Building the Progressive Web App OS

Max Lynch
5 min readFeb 7, 2018

At Ionic, we’re incredibly bullish on the future of the web on mobile: Progressive Web Apps (PWAs). In this future, web developers are building quality, performant mobile and web experiences using open standards that run on a plethora of platforms, using the skills they already have.

And we’re not alone. Progressive Web Apps are exploding in popularity right now because we’re finally at the intersection between Capability and Practicality: PWAs are capable of implementing many of the same experiences of a traditional native mobile app, and broad browser support landing only recently is making them finally practical. As always, if web developers can do things their way, they will.

Unfortunately, web developers building Progressive Web Apps often run into a few consistent challenges that make building these apps a lot harder than it should be.

Missing Building Blocks

A PWA is just a web site, and any web developer knows that the Browser delights in giving you a blank slate, devoid of common UI controls your app will need.

Historically, developers building traditional responsive web sites have used toolkits like Bootstrap to fill in the gaps, and those frameworks work well.
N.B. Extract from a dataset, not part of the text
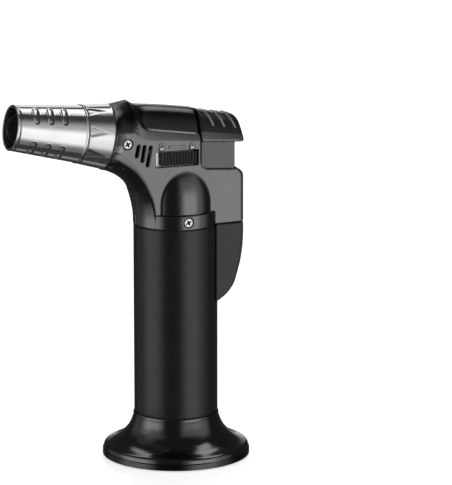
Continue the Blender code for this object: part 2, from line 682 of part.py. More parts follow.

When web developers started targeting app stores and native app style UIs, many of them looked to toolkits like Ionic to do the same.

Progressive Web Apps have a similar challenge, perhaps doubly-so. Not only do they need to provide a great, app-like UI for mobile, they also need to work on desktop and tablet screen sizes as well. Additionally, many web developers want to target the app store at the same time to take advantage of as many distribution channels and APIs as they can, so they need a toolkit with great native mobile UI implementations as well.

Put simply: there is no “UI Kit” for Progressive Web Apps, furthering the divide between native app developers and web developers.

The Progressive Web App Operating System

Along with UI primitives, native apps have something that web apps don’t: pre-built utilities and access to other apps!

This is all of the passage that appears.